Rows from a dataset:

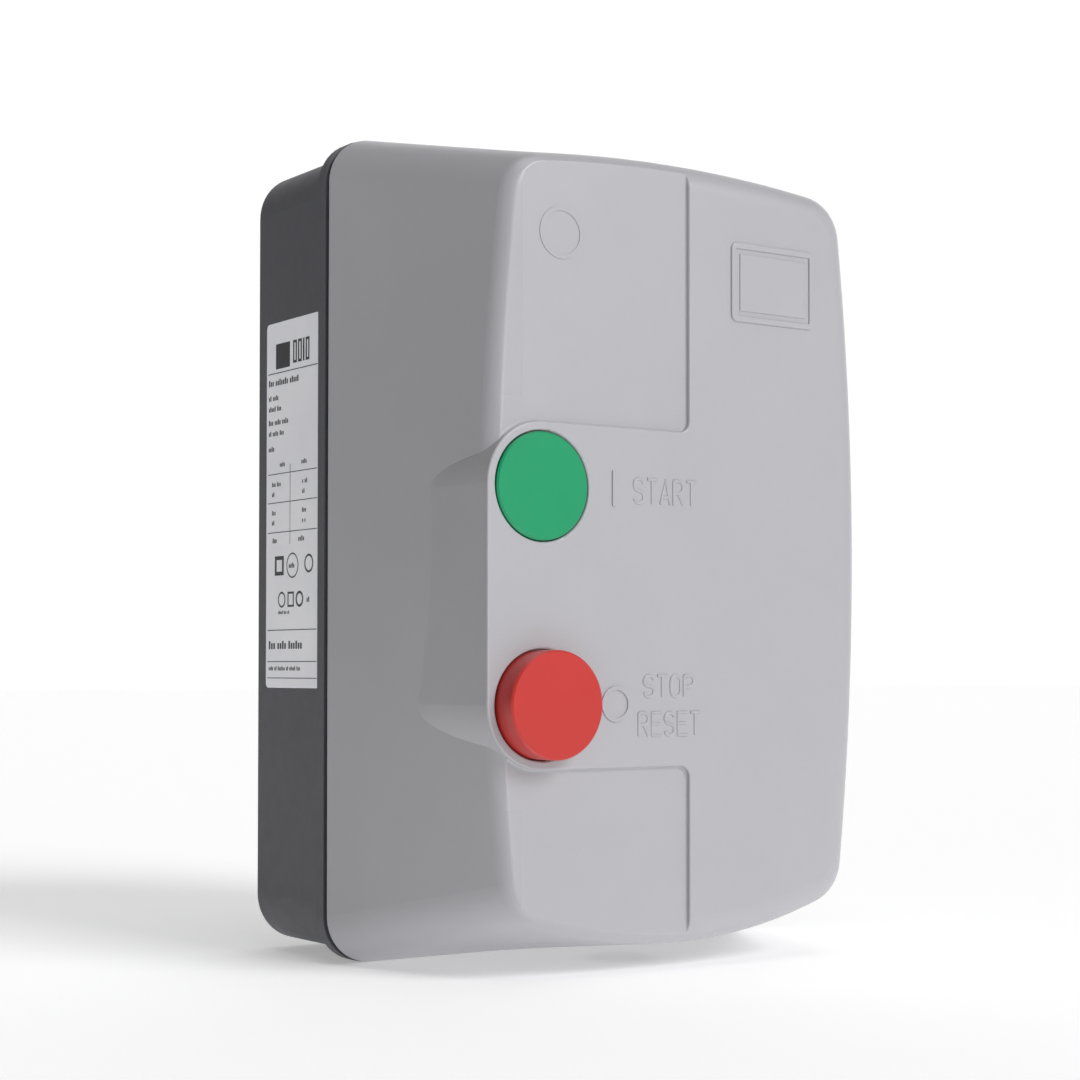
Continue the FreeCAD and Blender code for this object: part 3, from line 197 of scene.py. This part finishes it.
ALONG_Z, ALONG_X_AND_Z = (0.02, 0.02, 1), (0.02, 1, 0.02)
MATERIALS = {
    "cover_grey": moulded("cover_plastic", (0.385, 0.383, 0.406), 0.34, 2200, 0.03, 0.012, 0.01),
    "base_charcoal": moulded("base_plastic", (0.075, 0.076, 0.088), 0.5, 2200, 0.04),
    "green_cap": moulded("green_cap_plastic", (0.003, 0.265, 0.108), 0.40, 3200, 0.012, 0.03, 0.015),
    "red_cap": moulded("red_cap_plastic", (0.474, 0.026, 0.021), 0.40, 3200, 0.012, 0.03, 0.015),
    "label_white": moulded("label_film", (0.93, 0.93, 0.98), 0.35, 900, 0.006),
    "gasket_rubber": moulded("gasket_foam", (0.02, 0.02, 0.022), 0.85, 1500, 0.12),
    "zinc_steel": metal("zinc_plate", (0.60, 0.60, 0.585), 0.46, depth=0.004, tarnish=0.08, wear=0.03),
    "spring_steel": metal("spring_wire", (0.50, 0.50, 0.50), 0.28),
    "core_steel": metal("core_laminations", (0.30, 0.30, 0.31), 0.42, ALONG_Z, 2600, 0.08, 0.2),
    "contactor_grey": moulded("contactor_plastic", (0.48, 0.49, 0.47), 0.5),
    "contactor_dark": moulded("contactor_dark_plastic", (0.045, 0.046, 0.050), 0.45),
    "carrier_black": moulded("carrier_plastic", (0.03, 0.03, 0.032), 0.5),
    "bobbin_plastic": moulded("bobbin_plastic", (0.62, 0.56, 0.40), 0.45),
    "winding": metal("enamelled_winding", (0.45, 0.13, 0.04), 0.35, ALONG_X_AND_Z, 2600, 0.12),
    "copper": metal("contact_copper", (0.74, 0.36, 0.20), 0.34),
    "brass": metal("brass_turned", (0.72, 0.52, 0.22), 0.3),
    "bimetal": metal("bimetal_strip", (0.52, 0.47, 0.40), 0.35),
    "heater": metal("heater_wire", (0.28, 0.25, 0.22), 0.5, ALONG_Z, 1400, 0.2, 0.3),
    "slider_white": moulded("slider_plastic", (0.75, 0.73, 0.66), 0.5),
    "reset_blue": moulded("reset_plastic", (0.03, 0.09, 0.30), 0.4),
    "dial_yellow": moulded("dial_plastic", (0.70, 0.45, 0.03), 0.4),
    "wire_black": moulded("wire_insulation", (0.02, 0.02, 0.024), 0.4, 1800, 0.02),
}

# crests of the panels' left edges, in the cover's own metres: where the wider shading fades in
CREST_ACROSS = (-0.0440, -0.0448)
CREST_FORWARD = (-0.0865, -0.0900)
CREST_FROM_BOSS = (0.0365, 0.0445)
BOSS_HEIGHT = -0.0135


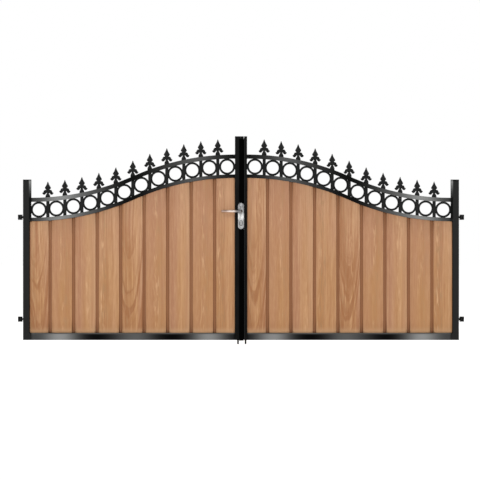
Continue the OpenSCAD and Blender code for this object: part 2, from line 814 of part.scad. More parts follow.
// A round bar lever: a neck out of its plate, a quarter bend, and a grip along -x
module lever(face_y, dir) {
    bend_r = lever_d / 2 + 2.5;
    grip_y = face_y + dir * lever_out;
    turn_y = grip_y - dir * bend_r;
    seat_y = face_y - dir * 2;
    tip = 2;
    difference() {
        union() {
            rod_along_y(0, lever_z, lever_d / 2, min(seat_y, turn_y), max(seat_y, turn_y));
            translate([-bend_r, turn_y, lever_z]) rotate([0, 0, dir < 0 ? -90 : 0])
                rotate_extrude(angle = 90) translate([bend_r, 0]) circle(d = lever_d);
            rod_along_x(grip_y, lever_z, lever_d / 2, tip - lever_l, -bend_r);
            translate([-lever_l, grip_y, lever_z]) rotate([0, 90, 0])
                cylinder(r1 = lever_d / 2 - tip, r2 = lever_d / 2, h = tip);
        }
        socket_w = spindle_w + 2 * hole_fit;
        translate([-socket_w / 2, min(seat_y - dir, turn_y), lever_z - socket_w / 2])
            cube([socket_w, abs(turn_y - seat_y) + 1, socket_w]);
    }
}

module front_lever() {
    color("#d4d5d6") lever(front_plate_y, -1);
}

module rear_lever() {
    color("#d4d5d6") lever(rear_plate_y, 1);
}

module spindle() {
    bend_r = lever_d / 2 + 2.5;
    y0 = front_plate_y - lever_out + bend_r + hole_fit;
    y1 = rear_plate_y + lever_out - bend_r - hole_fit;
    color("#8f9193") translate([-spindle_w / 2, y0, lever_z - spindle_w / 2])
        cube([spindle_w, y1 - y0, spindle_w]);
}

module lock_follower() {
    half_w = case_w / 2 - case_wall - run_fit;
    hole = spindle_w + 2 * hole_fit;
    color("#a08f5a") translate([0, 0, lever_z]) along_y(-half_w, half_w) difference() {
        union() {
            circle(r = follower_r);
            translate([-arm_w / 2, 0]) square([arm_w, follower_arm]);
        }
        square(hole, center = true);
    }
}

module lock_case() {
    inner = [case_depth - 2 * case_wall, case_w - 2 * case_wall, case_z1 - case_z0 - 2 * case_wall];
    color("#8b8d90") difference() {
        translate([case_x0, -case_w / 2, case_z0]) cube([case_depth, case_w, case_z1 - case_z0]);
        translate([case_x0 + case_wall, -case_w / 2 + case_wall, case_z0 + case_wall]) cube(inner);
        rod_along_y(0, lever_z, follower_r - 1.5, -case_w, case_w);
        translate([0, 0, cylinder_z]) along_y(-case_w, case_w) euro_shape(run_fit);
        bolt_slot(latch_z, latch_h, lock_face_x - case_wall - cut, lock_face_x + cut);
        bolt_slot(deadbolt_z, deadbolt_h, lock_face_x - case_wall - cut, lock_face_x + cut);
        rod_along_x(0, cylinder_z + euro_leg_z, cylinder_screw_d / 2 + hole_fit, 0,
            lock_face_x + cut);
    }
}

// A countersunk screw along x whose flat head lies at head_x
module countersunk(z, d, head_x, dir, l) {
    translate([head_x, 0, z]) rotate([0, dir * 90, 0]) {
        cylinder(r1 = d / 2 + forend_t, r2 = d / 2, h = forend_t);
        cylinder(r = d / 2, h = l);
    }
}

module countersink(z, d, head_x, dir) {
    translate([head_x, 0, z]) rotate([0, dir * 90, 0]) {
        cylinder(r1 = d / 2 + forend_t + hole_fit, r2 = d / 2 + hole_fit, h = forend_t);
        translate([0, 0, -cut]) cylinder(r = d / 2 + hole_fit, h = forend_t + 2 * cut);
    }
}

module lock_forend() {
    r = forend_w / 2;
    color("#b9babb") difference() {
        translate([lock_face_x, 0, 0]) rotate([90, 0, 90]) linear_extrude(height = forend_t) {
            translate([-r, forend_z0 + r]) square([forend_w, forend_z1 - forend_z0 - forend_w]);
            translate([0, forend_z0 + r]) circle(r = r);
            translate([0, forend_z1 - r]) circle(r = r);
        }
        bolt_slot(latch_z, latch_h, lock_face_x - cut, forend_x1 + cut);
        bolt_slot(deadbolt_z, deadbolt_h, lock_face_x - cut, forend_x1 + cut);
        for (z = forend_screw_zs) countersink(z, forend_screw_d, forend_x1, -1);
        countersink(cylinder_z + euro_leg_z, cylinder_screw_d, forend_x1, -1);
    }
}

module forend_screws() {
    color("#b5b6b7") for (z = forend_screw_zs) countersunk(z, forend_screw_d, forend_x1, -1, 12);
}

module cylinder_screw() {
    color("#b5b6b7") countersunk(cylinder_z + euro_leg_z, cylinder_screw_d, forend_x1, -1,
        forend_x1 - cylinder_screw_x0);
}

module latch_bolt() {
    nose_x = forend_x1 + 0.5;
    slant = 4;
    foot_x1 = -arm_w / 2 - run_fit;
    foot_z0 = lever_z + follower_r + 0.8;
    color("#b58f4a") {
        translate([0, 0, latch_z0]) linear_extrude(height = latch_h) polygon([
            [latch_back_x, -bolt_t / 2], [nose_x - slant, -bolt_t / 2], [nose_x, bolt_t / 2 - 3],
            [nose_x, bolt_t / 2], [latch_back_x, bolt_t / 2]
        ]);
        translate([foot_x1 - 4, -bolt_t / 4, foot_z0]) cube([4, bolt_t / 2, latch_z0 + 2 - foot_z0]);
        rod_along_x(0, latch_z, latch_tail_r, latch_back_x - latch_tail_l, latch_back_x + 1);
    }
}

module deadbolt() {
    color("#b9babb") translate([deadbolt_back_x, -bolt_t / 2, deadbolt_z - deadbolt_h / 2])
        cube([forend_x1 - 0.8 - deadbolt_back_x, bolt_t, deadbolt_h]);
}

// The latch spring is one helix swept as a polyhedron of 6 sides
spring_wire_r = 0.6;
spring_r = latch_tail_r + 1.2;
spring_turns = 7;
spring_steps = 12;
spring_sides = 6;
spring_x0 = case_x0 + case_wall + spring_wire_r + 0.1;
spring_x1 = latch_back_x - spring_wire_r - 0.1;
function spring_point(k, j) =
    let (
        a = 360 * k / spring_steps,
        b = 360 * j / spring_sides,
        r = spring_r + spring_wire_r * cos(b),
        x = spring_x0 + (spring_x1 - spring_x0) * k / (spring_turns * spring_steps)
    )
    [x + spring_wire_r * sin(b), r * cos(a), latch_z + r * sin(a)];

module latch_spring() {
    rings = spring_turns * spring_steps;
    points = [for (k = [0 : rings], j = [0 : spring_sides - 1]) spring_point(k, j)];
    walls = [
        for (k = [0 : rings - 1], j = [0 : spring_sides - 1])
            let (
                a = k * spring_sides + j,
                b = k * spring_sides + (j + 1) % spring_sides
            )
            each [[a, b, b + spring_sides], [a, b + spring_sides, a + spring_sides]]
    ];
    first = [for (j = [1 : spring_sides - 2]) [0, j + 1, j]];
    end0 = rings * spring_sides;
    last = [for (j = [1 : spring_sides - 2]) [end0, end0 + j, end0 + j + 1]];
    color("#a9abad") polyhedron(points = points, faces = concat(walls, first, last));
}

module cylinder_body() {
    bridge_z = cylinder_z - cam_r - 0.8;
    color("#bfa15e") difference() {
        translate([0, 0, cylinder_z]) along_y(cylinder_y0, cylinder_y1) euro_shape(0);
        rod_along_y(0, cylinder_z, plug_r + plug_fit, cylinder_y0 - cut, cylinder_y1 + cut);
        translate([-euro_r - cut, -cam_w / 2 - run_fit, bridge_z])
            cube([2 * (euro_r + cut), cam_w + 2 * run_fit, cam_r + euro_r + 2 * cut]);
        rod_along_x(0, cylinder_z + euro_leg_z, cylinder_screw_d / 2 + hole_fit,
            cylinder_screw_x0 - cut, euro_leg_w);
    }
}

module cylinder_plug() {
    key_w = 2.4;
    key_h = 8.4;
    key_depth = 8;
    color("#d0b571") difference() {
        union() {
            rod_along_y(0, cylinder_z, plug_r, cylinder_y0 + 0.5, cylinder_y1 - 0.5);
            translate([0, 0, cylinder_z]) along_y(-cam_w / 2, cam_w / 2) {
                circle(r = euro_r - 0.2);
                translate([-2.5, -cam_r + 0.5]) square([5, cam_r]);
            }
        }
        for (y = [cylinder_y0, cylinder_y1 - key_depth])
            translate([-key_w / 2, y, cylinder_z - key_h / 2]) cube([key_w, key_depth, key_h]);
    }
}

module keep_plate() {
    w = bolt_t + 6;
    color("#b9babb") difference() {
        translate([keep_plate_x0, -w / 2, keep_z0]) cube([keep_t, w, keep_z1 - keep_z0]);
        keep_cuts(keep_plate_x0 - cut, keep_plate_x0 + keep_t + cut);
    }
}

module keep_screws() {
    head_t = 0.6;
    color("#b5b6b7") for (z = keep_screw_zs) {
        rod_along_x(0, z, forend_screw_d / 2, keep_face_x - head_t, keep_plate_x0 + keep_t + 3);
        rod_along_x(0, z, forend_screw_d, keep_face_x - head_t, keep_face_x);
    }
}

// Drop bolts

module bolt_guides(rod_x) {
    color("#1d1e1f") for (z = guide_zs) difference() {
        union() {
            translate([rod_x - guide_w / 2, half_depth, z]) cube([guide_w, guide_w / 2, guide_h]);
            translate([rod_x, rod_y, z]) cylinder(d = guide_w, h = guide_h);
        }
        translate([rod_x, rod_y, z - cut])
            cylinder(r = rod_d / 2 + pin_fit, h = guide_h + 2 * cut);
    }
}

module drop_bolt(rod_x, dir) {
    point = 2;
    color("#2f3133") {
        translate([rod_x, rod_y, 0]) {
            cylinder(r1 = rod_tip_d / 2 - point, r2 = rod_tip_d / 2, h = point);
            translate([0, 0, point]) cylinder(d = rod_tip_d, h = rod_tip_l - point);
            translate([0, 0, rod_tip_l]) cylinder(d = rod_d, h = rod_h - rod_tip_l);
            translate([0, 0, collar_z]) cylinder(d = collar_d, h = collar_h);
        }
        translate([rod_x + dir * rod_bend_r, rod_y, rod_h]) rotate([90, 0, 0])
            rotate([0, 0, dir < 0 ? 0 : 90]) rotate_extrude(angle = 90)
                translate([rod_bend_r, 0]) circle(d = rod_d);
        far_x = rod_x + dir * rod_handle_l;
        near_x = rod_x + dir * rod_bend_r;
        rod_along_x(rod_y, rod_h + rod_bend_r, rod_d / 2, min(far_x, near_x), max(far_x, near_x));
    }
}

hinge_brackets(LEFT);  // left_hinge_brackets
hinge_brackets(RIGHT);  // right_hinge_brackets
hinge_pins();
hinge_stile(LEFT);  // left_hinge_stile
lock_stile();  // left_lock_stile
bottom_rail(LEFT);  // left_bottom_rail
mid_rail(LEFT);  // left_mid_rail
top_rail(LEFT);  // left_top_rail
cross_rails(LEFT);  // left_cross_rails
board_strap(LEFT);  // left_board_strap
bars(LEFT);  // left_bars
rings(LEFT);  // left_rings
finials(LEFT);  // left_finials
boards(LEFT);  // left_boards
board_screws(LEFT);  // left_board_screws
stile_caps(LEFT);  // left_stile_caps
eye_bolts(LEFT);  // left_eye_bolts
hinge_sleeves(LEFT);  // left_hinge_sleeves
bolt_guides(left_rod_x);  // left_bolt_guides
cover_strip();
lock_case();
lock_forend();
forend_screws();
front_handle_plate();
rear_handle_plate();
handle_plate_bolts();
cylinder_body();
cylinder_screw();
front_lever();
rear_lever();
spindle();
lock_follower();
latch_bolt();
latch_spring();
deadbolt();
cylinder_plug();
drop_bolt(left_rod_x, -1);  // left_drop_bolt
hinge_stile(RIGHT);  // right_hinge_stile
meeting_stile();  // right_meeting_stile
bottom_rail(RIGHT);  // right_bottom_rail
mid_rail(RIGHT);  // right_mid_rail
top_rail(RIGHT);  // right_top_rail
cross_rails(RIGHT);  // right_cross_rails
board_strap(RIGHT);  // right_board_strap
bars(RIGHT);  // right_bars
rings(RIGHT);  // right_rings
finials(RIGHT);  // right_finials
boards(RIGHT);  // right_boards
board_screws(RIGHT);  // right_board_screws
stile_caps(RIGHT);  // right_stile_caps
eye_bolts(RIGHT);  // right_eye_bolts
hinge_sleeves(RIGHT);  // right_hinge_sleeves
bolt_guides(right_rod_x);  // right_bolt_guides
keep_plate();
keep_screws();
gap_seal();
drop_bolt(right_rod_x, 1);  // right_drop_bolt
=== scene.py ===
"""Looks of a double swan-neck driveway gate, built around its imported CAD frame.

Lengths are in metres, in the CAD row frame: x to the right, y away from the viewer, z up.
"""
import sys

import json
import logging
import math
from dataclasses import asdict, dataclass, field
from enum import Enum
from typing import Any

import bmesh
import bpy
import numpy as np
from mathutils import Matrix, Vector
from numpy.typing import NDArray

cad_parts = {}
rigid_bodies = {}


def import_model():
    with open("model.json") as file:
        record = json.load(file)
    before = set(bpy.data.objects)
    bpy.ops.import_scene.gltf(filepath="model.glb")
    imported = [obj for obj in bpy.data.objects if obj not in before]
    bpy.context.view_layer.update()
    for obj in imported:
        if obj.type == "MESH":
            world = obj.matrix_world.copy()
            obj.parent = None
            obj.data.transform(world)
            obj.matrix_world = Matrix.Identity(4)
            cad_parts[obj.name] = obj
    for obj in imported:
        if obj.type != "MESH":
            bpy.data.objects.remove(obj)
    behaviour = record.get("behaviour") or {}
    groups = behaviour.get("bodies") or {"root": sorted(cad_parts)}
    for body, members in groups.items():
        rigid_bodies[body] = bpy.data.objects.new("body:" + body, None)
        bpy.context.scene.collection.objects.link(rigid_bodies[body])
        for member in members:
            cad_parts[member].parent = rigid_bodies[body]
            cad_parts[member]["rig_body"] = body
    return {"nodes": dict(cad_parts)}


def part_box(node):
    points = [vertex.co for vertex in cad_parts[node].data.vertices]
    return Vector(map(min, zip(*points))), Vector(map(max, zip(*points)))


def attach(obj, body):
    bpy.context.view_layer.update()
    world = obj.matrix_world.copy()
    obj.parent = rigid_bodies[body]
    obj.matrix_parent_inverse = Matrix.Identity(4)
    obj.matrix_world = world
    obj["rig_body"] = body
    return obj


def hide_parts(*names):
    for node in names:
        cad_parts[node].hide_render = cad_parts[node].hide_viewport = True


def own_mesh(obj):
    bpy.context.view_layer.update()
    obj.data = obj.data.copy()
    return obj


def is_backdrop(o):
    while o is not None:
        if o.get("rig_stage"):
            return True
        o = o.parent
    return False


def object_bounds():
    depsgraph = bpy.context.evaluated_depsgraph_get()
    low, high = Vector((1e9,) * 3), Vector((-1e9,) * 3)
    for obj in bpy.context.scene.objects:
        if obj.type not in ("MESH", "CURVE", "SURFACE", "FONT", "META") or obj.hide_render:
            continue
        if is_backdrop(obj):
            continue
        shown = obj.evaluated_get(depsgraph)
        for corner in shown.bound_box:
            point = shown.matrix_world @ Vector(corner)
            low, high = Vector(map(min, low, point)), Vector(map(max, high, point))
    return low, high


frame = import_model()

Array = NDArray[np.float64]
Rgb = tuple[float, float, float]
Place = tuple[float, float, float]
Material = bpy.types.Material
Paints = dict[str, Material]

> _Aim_
Every line from the one containing "cylinder_plug();" through the one containing "for body, members" is to be given again exactly, both ends included, and no line outside that range.

> _Output of the exercise_
cylinder_plug();
drop_bolt(left_rod_x, -1);  // left_drop_bolt
hinge_stile(RIGHT);  // right_hinge_stile
meeting_stile();  // right_meeting_stile
bottom_rail(RIGHT);  // right_bottom_rail
mid_rail(RIGHT);  // right_mid_rail
top_rail(RIGHT);  // right_top_rail
cross_rails(RIGHT);  // right_cross_rails
board_strap(RIGHT);  // right_board_strap
bars(RIGHT);  // right_bars
rings(RIGHT);  // right_rings
finials(RIGHT);  // right_finials
boards(RIGHT);  // right_boards
board_screws(RIGHT);  // right_board_screws
stile_caps(RIGHT);  // right_stile_caps
eye_bolts(RIGHT);  // right_eye_bolts
hinge_sleeves(RIGHT);  // right_hinge_sleeves
bolt_guides(right_rod_x);  // right_bolt_guides
keep_plate();
keep_screws();
gap_seal();
drop_bolt(right_rod_x, 1);  // right_drop_bolt
=== scene.py ===
"""Looks of a double swan-neck driveway gate, built around its imported CAD frame.

Lengths are in metres, in the CAD row frame: x to the right, y away from the viewer, z up.
"""
import sys

import json
import logging
import math
from dataclasses import asdict, dataclass, field
from enum import Enum
from typing import Any

import bmesh
import bpy
import numpy as np
from mathutils import Matrix, Vector
from numpy.typing import NDArray

cad_parts = {}
rigid_bodies = {}


def import_model():
    with open("model.json") as file:
        record = json.load(file)
    before = set(bpy.data.objects)
    bpy.ops.import_scene.gltf(filepath="model.glb")
    imported = [obj for obj in bpy.data.objects if obj not in before]
    bpy.context.view_layer.update()
    for obj in imported:
        if obj.type == "MESH":
            world = obj.matrix_world.copy()
            obj.parent = None
            obj.data.transform(world)
            obj.matrix_world = Matrix.Identity(4)
            cad_parts[obj.name] = obj
    for obj in imported:
        if obj.type != "MESH":
            bpy.data.objects.remove(obj)
    behaviour = record.get("behaviour") or {}
    groups = behaviour.get("bodies") or {"root": sorted(cad_parts)}
    for body, members in groups.items():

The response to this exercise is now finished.